Personal thoughts on what to wear for a gig (at least what I wore):

It depends a lot on the gig. The first few actual paid gigs I had were for organizations such as the Overlake Friends of the Library. This particular one was at their annual fund-raising banquet. Since I sat at the head table with the VIPs and partook of the dinner, I dressed appropriately for the occasion:   dark suit, white dress shirt, and tie (uh—and shoes and socks).

On the first television series I did ("Ballads and Books," 1959, educational channel, now PBS affiliate) I wore a yellow cotton turtleneck and a pair of slacks (I also wore shoes, but the camera usually didn't get down that far). It was black-and-white TV, so the turtleneck looked like it was white. Patti McLaughlin, my lovely singing partner on the show (and probably the real reason a lot of people were watching the show), wore a light colored turtleneck and skirt (we were going for a "Bobbsey Twins" effect).

For concerts with Bob Nelson (Deckman), we tended to coordinate what we wore (usually shirt and slacks), but rarely exact matches like the Kingston Trio (button-down shirts with vertical stripes, etc.). In my solo concerts I sometimes wore a black silk shirt and black slacks. The idea here was for singing in theaters or auditoriums (auditoria?) with someone at work up in the lighting booth. For dramatic effect on some songs, the stage would be darkened and the spotlight narrowed so that all you could see from the audience were my face, my hands, and my guitar, sort of floating in space. Other times, I wore a navy blue blazer, white shirt with plaid tie, and grey flannel slacks (my Canadian brother-in-law suggested this—cuts across social lines and is generally acceptable both where formal wear is expected and where casual wear is the norm—but watch the tie-tack; it can gouge up the back of your guitar).

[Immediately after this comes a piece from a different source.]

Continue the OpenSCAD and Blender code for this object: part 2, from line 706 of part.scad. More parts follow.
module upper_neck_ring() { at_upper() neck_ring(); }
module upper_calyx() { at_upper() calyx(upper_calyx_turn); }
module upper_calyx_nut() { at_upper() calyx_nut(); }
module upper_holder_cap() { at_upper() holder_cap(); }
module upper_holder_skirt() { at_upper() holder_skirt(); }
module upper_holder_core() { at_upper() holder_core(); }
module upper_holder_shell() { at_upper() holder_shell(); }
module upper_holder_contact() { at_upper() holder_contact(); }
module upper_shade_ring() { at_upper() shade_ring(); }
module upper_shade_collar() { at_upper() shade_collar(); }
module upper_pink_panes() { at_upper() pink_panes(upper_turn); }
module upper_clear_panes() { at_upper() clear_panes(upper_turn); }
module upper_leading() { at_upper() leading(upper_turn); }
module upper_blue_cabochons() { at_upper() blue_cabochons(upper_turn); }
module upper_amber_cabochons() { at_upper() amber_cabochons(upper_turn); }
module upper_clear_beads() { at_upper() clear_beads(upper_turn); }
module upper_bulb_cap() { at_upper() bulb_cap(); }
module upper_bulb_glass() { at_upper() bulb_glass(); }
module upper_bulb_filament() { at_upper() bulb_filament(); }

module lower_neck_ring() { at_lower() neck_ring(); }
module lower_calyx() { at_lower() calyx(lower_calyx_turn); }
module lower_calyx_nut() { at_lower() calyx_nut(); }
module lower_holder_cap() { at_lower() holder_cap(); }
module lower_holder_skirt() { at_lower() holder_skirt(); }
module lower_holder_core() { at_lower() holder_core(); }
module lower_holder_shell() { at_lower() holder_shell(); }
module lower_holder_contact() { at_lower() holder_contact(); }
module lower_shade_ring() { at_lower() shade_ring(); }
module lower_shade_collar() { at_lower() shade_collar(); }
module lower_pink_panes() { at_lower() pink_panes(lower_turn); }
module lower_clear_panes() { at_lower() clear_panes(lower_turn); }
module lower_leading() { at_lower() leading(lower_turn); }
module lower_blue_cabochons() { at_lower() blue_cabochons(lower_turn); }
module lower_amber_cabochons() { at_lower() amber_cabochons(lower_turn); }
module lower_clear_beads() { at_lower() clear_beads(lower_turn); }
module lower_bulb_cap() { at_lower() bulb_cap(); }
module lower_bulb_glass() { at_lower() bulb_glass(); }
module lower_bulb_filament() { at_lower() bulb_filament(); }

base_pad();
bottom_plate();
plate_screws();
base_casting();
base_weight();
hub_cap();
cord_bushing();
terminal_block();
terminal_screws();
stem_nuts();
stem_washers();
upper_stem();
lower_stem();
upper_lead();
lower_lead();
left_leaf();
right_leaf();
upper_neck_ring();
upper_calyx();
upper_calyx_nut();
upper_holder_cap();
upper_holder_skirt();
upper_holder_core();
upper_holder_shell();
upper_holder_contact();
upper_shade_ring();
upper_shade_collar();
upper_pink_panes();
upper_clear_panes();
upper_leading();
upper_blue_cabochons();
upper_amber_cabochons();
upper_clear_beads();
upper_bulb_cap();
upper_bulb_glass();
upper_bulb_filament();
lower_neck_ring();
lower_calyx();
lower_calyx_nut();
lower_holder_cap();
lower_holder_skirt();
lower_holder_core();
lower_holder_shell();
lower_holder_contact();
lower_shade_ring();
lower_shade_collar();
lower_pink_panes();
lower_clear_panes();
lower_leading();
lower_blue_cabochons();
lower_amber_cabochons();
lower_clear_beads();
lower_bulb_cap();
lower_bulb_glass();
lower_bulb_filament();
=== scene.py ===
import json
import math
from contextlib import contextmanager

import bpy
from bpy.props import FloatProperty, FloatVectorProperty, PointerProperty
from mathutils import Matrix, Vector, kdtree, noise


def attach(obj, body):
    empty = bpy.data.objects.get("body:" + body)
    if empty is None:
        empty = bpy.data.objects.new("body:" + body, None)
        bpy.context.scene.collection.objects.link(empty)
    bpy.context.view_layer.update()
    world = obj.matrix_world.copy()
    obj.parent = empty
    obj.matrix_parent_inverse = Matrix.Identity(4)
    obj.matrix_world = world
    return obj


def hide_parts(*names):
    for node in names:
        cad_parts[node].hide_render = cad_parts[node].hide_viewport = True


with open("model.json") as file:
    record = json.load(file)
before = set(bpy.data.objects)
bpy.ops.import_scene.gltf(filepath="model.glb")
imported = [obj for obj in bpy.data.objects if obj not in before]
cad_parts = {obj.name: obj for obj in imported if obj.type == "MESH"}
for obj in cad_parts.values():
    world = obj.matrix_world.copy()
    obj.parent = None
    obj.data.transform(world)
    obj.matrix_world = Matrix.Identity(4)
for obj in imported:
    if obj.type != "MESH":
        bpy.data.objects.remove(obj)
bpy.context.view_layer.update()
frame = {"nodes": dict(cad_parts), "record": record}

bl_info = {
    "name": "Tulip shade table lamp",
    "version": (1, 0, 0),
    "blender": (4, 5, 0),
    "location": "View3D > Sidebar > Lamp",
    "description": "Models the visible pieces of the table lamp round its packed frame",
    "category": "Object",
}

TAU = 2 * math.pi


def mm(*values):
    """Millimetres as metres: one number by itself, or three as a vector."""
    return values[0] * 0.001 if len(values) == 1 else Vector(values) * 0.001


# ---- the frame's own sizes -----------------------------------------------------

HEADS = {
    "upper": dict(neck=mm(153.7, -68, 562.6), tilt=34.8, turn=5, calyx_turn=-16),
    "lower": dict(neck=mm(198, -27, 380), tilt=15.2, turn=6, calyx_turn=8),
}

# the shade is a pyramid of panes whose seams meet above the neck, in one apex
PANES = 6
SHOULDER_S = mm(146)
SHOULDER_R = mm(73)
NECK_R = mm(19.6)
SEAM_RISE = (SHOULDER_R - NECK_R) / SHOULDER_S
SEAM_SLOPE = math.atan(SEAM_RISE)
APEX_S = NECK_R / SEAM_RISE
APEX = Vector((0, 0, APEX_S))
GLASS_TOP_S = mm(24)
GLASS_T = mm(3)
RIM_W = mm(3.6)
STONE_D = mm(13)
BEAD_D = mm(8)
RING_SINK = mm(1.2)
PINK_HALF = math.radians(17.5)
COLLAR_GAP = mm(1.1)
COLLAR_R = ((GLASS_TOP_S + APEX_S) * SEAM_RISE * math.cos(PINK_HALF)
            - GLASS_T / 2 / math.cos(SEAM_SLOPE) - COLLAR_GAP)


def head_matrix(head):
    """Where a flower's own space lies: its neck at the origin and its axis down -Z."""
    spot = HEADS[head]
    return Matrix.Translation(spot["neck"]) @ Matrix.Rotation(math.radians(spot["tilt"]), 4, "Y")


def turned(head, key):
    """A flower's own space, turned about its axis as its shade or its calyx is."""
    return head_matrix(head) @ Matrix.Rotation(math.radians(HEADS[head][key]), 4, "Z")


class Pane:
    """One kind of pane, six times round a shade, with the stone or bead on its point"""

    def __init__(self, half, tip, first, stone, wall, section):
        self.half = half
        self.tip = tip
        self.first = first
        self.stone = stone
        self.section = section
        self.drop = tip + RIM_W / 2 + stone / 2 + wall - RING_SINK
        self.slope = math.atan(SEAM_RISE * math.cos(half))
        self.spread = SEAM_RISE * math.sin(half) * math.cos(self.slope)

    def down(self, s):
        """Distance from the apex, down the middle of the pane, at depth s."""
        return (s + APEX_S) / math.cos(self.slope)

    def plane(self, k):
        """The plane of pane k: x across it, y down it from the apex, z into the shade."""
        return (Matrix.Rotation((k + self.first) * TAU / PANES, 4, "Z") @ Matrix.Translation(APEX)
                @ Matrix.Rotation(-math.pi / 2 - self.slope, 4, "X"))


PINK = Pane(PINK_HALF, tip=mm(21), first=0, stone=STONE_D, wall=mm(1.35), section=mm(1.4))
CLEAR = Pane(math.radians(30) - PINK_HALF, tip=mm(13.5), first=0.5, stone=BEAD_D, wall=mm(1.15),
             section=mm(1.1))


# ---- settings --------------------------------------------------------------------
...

In my coffeehouse and club gigs, I usually wore a cotton turtleneck and a pair of slacks. I had a whole drawer full of cotton turtlenecks in various colors, mostly darkish. Sometimes I wore a sport shirt instead.

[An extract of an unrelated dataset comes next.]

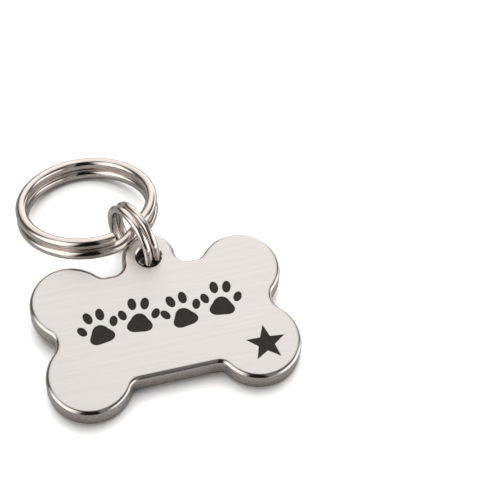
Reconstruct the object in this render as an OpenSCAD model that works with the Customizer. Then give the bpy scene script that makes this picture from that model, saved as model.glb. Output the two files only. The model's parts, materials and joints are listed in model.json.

The point is to dress appropriately for the occasion and always look neat, even when informally dressed. I feel that this shows respect for the audience. Of course, if you are trying to project an image, that's another matter. Renaissance Faires probably call for a period costume. But I personally take a dim view of the folk singer who, wanting to project an image of being a member of "the folk" (even though urban-born and raise, and terrified of cows and barnyard fowl), appears on stage wearing bib overalls while the audience is in formal evening wear—although the New Lost City Ramblers could bring this off. But they were not just singing folk songs, they were performing a particular style of music and in a sense, they were putting on a show. That's a bit different.

Leadbelly, once he got away from the Lomaxes who wanted him to perform in prison stripes, was always nattily dressed in a nice looking suit, white dress shirt, and bow tie. Quite elegant. There's a photo of Leadbelly and Richard Dyer-Bennet (who usually performed in a tux or white tie and tails) singing a duet. Man, would I like to have heard that!!

If you want to walk out in front of an audience wearing your pajamas, make sure that the audience quickly catches on to why you're dressed this way (a program of lullabies, perhaps?).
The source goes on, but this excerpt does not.